_Task statement_
Copy out all the data, word for word.

--- Start Raw data ---

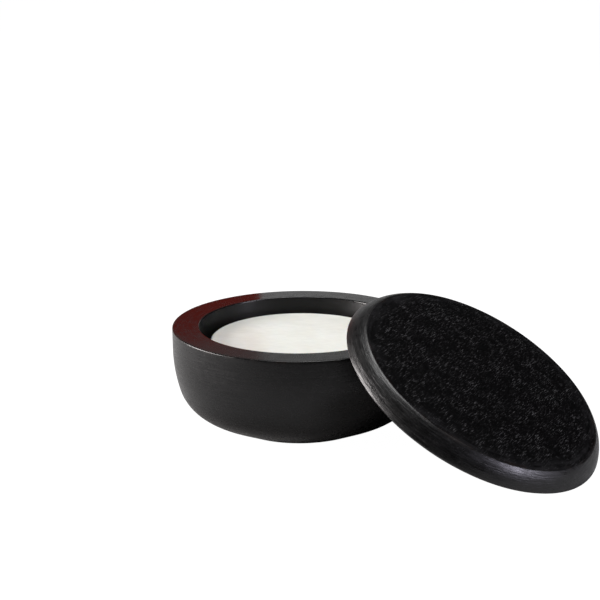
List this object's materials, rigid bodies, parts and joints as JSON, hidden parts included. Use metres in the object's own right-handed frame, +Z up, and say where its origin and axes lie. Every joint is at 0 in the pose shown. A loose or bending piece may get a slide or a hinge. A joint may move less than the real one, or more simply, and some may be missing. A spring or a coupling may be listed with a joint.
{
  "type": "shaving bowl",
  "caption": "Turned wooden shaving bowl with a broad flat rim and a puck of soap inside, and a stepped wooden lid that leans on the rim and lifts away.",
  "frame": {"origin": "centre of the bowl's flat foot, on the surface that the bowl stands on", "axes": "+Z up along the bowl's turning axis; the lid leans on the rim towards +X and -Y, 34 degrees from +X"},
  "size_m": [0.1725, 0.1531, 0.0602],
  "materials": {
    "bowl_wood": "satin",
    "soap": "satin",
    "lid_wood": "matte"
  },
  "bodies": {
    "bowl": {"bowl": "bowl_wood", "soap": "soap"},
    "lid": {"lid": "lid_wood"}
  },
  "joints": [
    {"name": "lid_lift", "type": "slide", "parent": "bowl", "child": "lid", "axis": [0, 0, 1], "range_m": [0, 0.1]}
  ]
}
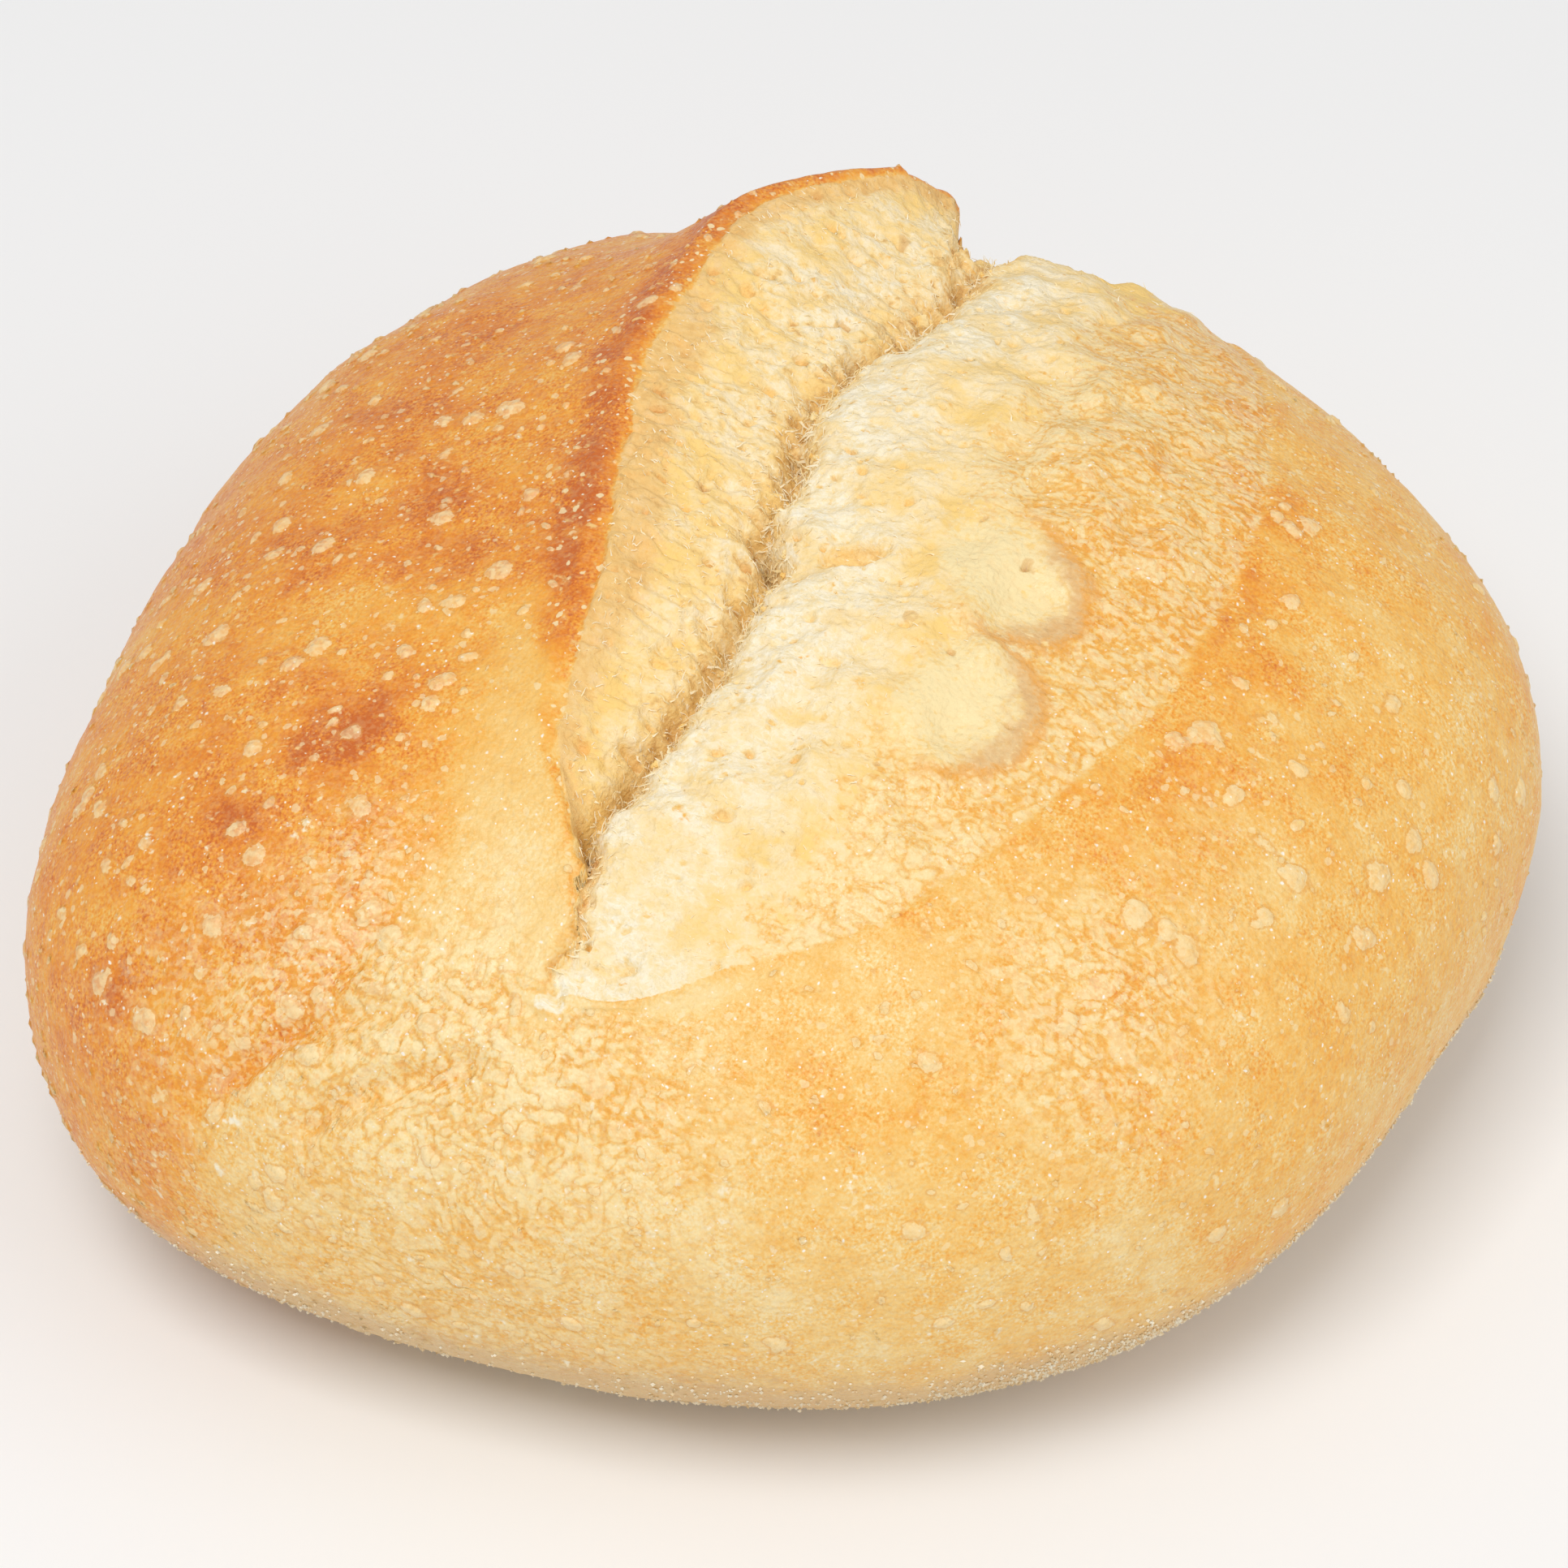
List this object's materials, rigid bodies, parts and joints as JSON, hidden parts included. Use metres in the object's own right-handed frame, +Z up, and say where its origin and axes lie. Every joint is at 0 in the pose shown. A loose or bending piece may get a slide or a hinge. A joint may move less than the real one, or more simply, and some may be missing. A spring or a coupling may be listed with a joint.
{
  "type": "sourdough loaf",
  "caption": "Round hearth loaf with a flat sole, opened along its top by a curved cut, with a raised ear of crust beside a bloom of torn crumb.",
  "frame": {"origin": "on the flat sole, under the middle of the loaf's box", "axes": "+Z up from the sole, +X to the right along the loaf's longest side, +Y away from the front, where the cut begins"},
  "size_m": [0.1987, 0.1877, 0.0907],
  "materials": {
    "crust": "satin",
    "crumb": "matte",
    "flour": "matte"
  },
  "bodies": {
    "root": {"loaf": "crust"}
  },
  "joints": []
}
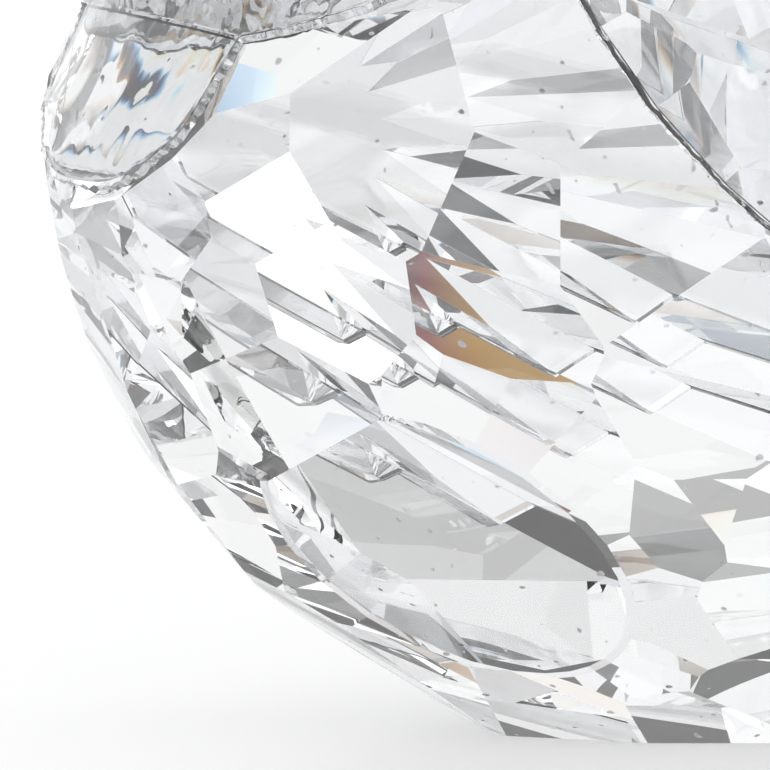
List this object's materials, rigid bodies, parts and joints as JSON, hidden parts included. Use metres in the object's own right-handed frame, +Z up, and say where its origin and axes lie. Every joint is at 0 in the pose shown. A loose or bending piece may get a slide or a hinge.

--- End Raw data ---

_Task output_
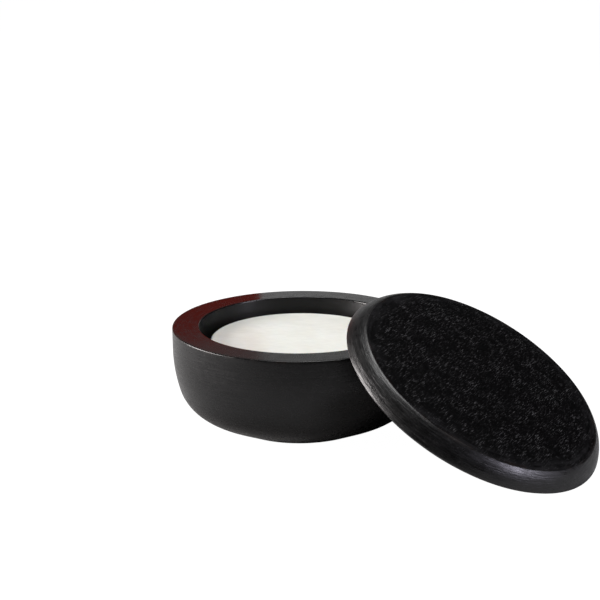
List this object's materials, rigid bodies, parts and joints as JSON, hidden parts included. Use metres in the object's own right-handed frame, +Z up, and say where its origin and axes lie. Every joint is at 0 in the pose shown. A loose or bending piece may get a slide or a hinge. A joint may move less than the real one, or more simply, and some may be missing. A spring or a coupling may be listed with a joint.
{
  "type": "shaving bowl",
  "caption": "Turned wooden shaving bowl with a broad flat rim and a puck of soap inside, and a stepped wooden lid that leans on the rim and lifts away.",
  "frame": {"origin": "centre of the bowl's flat foot, on the surface that the bowl stands on", "axes": "+Z up along the bowl's turning axis; the lid leans on the rim towards +X and -Y, 34 degrees from +X"},
  "size_m": [0.1725, 0.1531, 0.0602],
  "materials": {
    "bowl_wood": "satin",
    "soap": "satin",
    "lid_wood": "matte"
  },
  "bodies": {
    "bowl": {"bowl": "bowl_wood", "soap": "soap"},
    "lid": {"lid": "lid_wood"}
  },
  "joints": [
    {"name": "lid_lift", "type": "slide", "parent": "bowl", "child": "lid", "axis": [0, 0, 1], "range_m": [0, 0.1]}
  ]
}
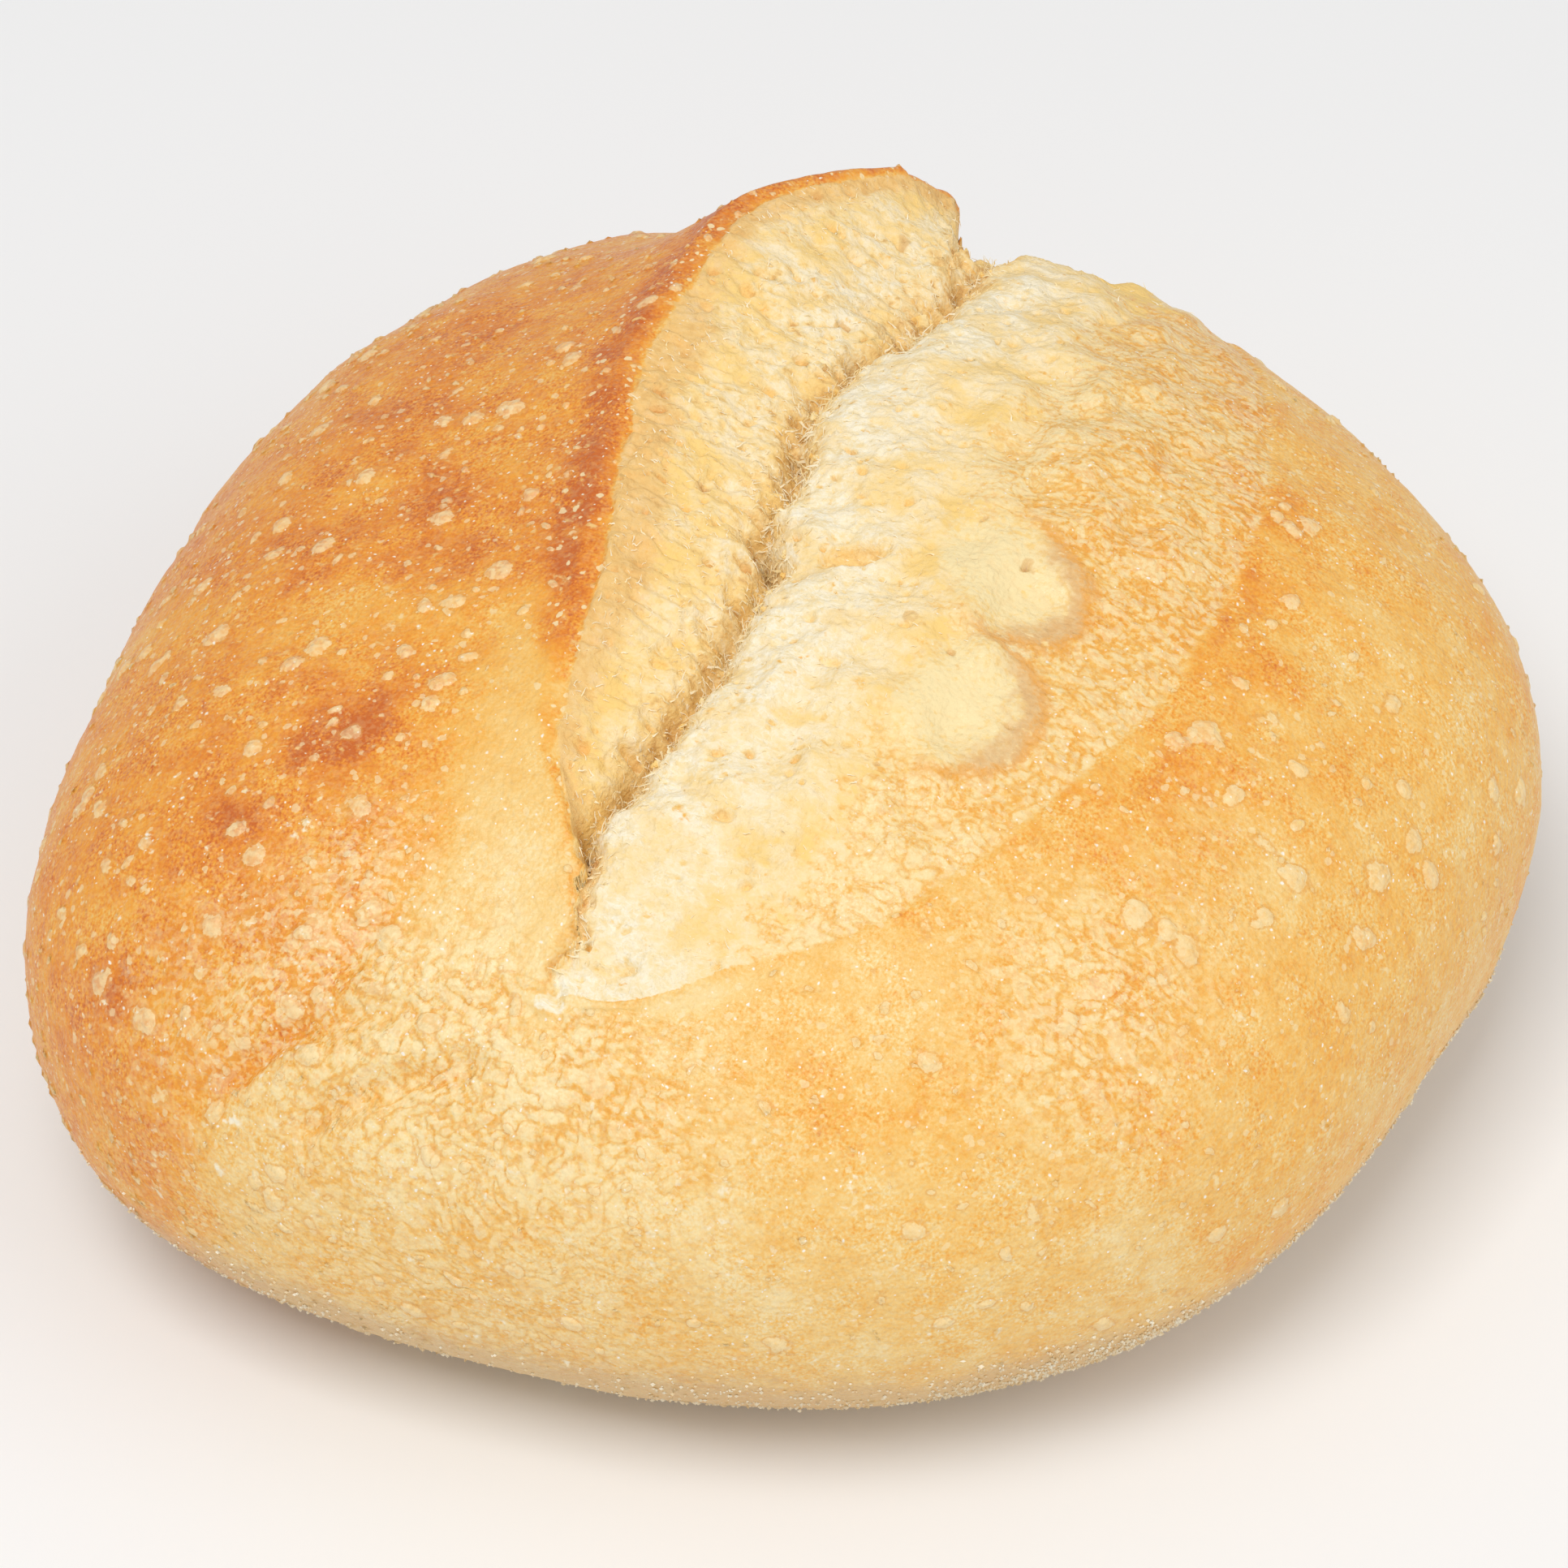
List this object's materials, rigid bodies, parts and joints as JSON, hidden parts included. Use metres in the object's own right-handed frame, +Z up, and say where its origin and axes lie. Every joint is at 0 in the pose shown. A loose or bending piece may get a slide or a hinge. A joint may move less than the real one, or more simply, and some may be missing. A spring or a coupling may be listed with a joint.
{
  "type": "sourdough loaf",
  "caption": "Round hearth loaf with a flat sole, opened along its top by a curved cut, with a raised ear of crust beside a bloom of torn crumb.",
  "frame": {"origin": "on the flat sole, under the middle of the loaf's box", "axes": "+Z up from the sole, +X to the right along the loaf's longest side, +Y away from the front, where the cut begins"},
  "size_m": [0.1987, 0.1877, 0.0907],
  "materials": {
    "crust": "satin",
    "crumb": "matte",
    "flour": "matte"
  },
  "bodies": {
    "root": {"loaf": "crust"}
  },
  "joints": []
}
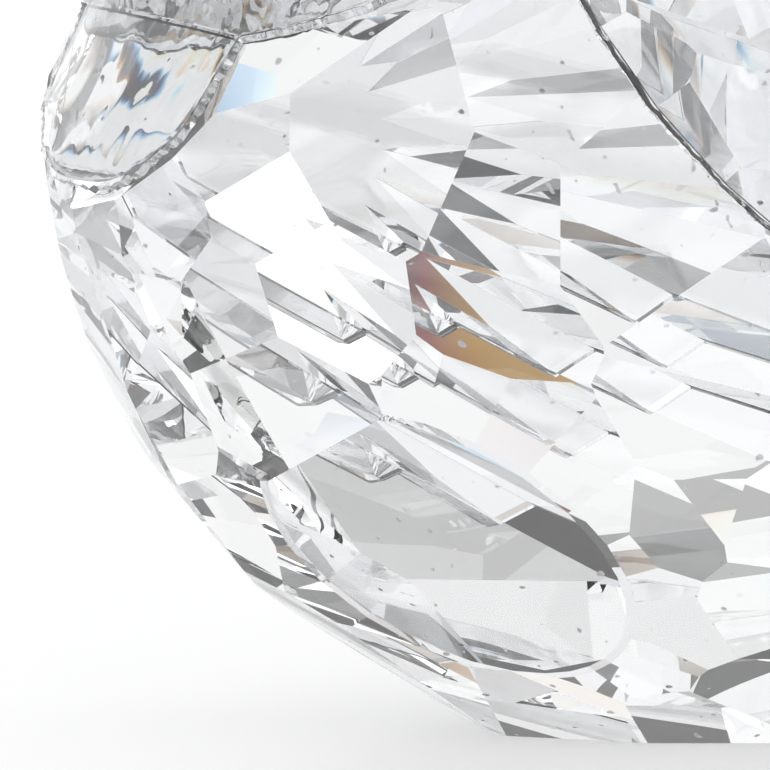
List this object's materials, rigid bodies, parts and joints as JSON, hidden parts included. Use metres in the object's own right-handed frame, +Z up, and say where its origin and axes lie. Every joint is at 0 in the pose shown. A loose or bending piece may get a slide or a hinge.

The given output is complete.